- **Task directions**: Copy all records verbatim.

====================

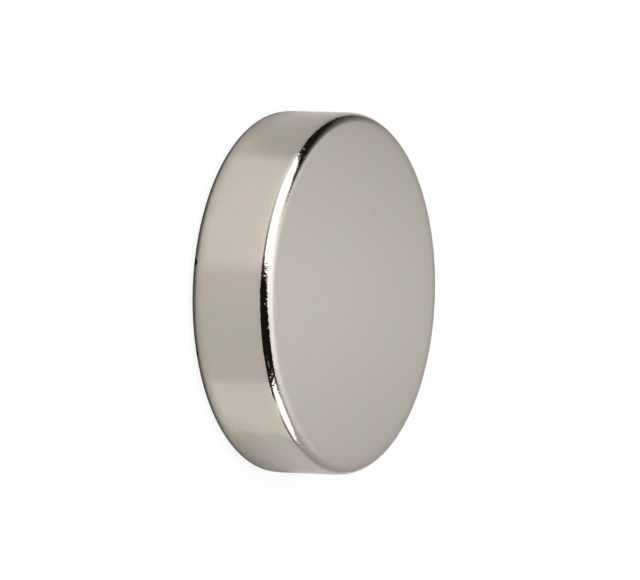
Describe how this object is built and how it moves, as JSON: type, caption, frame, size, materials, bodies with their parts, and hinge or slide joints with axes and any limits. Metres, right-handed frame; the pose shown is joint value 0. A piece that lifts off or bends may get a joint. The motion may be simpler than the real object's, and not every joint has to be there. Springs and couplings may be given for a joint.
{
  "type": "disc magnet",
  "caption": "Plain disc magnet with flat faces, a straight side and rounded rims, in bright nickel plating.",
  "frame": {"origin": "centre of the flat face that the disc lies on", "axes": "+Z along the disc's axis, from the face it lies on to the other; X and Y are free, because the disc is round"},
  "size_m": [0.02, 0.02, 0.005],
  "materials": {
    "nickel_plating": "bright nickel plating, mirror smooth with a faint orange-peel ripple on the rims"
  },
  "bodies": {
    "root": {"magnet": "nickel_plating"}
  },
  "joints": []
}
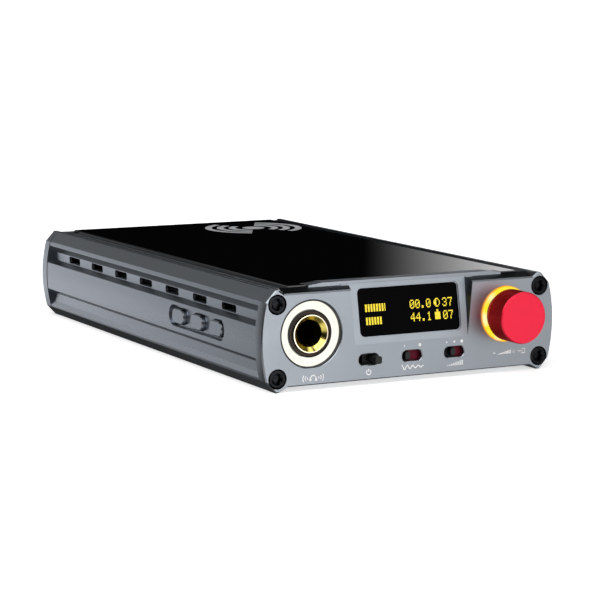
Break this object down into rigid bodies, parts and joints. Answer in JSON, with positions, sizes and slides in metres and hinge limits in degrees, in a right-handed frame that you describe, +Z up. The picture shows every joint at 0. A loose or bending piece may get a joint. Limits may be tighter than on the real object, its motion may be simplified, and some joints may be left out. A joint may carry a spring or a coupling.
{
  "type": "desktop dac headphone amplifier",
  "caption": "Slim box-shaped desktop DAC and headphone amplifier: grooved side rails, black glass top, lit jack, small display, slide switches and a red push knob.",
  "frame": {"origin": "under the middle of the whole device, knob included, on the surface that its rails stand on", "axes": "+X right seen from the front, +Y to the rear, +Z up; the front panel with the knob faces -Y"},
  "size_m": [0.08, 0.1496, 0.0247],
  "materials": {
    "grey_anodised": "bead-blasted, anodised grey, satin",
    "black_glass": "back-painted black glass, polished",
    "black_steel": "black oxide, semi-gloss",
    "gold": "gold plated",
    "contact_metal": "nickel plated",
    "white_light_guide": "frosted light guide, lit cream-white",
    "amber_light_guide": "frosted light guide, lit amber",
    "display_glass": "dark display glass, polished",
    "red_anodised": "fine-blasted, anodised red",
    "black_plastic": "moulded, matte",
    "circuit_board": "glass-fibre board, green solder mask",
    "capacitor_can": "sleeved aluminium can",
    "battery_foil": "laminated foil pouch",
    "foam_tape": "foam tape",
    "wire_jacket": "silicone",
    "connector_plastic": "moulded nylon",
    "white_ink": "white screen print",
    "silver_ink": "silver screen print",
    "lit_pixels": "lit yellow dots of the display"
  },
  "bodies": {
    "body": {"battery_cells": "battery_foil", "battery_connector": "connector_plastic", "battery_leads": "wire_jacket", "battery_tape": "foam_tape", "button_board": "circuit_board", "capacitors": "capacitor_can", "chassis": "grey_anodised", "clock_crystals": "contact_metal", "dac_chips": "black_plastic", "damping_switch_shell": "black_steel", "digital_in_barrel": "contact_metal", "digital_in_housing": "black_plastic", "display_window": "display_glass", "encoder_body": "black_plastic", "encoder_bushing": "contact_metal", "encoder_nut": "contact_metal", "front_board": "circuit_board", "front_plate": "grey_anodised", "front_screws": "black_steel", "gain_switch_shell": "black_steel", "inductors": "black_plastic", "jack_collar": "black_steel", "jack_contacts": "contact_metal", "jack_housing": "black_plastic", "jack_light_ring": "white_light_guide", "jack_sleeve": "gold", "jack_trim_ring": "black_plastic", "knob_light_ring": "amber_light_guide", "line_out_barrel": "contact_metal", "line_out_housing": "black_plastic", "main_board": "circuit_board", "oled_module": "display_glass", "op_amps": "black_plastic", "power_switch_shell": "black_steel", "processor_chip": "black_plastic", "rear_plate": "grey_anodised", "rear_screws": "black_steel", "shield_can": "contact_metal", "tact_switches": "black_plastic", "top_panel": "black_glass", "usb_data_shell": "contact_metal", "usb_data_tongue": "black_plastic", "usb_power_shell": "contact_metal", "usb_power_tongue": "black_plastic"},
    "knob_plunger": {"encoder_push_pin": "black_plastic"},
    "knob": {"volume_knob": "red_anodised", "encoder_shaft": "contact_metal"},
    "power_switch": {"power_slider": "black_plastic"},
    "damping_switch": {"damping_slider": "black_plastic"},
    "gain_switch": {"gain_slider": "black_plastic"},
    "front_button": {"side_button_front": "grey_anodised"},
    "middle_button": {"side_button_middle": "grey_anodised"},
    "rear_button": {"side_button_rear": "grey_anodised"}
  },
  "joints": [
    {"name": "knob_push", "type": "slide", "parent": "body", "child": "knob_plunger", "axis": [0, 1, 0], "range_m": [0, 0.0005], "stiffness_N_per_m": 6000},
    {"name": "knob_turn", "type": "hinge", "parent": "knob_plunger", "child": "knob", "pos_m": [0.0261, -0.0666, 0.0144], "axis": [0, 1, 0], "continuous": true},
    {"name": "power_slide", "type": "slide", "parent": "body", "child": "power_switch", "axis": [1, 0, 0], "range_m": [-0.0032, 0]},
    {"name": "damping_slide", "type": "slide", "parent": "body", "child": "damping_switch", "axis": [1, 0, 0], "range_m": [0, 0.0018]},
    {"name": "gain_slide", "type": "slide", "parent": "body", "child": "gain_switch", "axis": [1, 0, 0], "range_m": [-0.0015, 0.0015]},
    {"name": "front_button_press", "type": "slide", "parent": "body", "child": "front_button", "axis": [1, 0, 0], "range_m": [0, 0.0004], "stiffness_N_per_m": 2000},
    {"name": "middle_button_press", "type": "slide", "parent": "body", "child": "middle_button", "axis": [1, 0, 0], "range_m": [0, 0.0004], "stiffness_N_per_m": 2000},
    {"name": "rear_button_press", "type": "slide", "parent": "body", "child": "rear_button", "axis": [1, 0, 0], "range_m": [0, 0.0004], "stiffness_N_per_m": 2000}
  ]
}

====================

- **Result**:
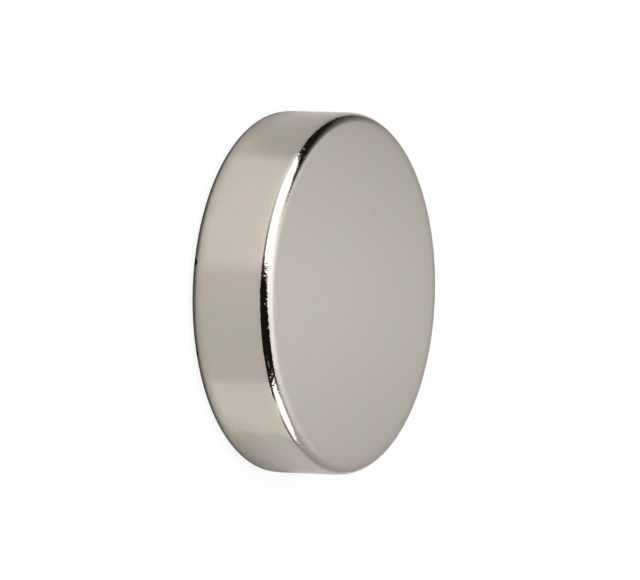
Describe how this object is built and how it moves, as JSON: type, caption, frame, size, materials, bodies with their parts, and hinge or slide joints with axes and any limits. Metres, right-handed frame; the pose shown is joint value 0. A piece that lifts off or bends may get a joint. The motion may be simpler than the real object's, and not every joint has to be there. Springs and couplings may be given for a joint.
{
  "type": "disc magnet",
  "caption": "Plain disc magnet with flat faces, a straight side and rounded rims, in bright nickel plating.",
  "frame": {"origin": "centre of the flat face that the disc lies on", "axes": "+Z along the disc's axis, from the face it lies on to the other; X and Y are free, because the disc is round"},
  "size_m": [0.02, 0.02, 0.005],
  "materials": {
    "nickel_plating": "bright nickel plating, mirror smooth with a faint orange-peel ripple on the rims"
  },
  "bodies": {
    "root": {"magnet": "nickel_plating"}
  },
  "joints": []
}
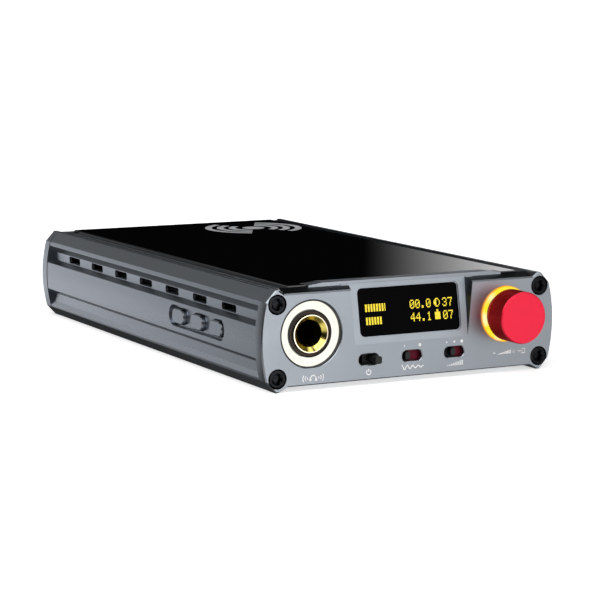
Break this object down into rigid bodies, parts and joints. Answer in JSON, with positions, sizes and slides in metres and hinge limits in degrees, in a right-handed frame that you describe, +Z up. The picture shows every joint at 0. A loose or bending piece may get a joint. Limits may be tighter than on the real object, its motion may be simplified, and some joints may be left out. A joint may carry a spring or a coupling.
{
  "type": "desktop dac headphone amplifier",
  "caption": "Slim box-shaped desktop DAC and headphone amplifier: grooved side rails, black glass top, lit jack, small display, slide switches and a red push knob.",
  "frame": {"origin": "under the middle of the whole device, knob included, on the surface that its rails stand on", "axes": "+X right seen from the front, +Y to the rear, +Z up; the front panel with the knob faces -Y"},
  "size_m": [0.08, 0.1496, 0.0247],
  "materials": {
    "grey_anodised": "bead-blasted, anodised grey, satin",
    "black_glass": "back-painted black glass, polished",
    "black_steel": "black oxide, semi-gloss",
    "gold": "gold plated",
    "contact_metal": "nickel plated",
    "white_light_guide": "frosted light guide, lit cream-white",
    "amber_light_guide": "frosted light guide, lit amber",
    "display_glass": "dark display glass, polished",
    "red_anodised": "fine-blasted, anodised red",
    "black_plastic": "moulded, matte",
    "circuit_board": "glass-fibre board, green solder mask",
    "capacitor_can": "sleeved aluminium can",
    "battery_foil": "laminated foil pouch",
    "foam_tape": "foam tape",
    "wire_jacket": "silicone",
    "connector_plastic": "moulded nylon",
    "white_ink": "white screen print",
    "silver_ink": "silver screen print",
    "lit_pixels": "lit yellow dots of the display"
  },
  "bodies": {
    "body": {"battery_cells": "battery_foil", "battery_connector": "connector_plastic", "battery_leads": "wire_jacket", "battery_tape": "foam_tape", "button_board": "circuit_board", "capacitors": "capacitor_can", "chassis": "grey_anodised", "clock_crystals": "contact_metal", "dac_chips": "black_plastic", "damping_switch_shell": "black_steel", "digital_in_barrel": "contact_metal", "digital_in_housing": "black_plastic", "display_window": "display_glass", "encoder_body": "black_plastic", "encoder_bushing": "contact_metal", "encoder_nut": "contact_metal", "front_board": "circuit_board", "front_plate": "grey_anodised", "front_screws": "black_steel", "gain_switch_shell": "black_steel", "inductors": "black_plastic", "jack_collar": "black_steel", "jack_contacts": "contact_metal", "jack_housing": "black_plastic", "jack_light_ring": "white_light_guide", "jack_sleeve": "gold", "jack_trim_ring": "black_plastic", "knob_light_ring": "amber_light_guide", "line_out_barrel": "contact_metal", "line_out_housing": "black_plastic", "main_board": "circuit_board", "oled_module": "display_glass", "op_amps": "black_plastic", "power_switch_shell": "black_steel", "processor_chip": "black_plastic", "rear_plate": "grey_anodised", "rear_screws": "black_steel", "shield_can": "contact_metal", "tact_switches": "black_plastic", "top_panel": "black_glass", "usb_data_shell": "contact_metal", "usb_data_tongue": "black_plastic", "usb_power_shell": "contact_metal", "usb_power_tongue": "black_plastic"},
    "knob_plunger": {"encoder_push_pin": "black_plastic"},
    "knob": {"volume_knob": "red_anodised", "encoder_shaft": "contact_metal"},
    "power_switch": {"power_slider": "black_plastic"},
    "damping_switch": {"damping_slider": "black_plastic"},
    "gain_switch": {"gain_slider": "black_plastic"},
    "front_button": {"side_button_front": "grey_anodised"},
    "middle_button": {"side_button_middle": "grey_anodised"},
    "rear_button": {"side_button_rear": "grey_anodised"}
  },
  "joints": [
    {"name": "knob_push", "type": "slide", "parent": "body", "child": "knob_plunger", "axis": [0, 1, 0], "range_m": [0, 0.0005], "stiffness_N_per_m": 6000},
    {"name": "knob_turn", "type": "hinge", "parent": "knob_plunger", "child": "knob", "pos_m": [0.0261, -0.0666, 0.0144], "axis": [0, 1, 0], "continuous": true},
    {"name": "power_slide", "type": "slide", "parent": "body", "child": "power_switch", "axis": [1, 0, 0], "range_m": [-0.0032, 0]},
    {"name": "damping_slide", "type": "slide", "parent": "body", "child": "damping_switch", "axis": [1, 0, 0], "range_m": [0, 0.0018]},
    {"name": "gain_slide", "type": "slide", "parent": "body", "child": "gain_switch", "axis": [1, 0, 0], "range_m": [-0.0015, 0.0015]},
    {"name": "front_button_press", "type": "slide", "parent": "body", "child": "front_button", "axis": [1, 0, 0], "range_m": [0, 0.0004], "stiffness_N_per_m": 2000},
    {"name": "middle_button_press", "type": "slide", "parent": "body", "child": "middle_button", "axis": [1, 0, 0], "range_m": [0, 0.0004], "stiffness_N_per_m": 2000},
    {"name": "rear_button_press", "type": "slide", "parent": "body", "child": "rear_button", "axis": [1, 0, 0], "range_m": [0, 0.0004], "stiffness_N_per_m": 2000}
  ]
}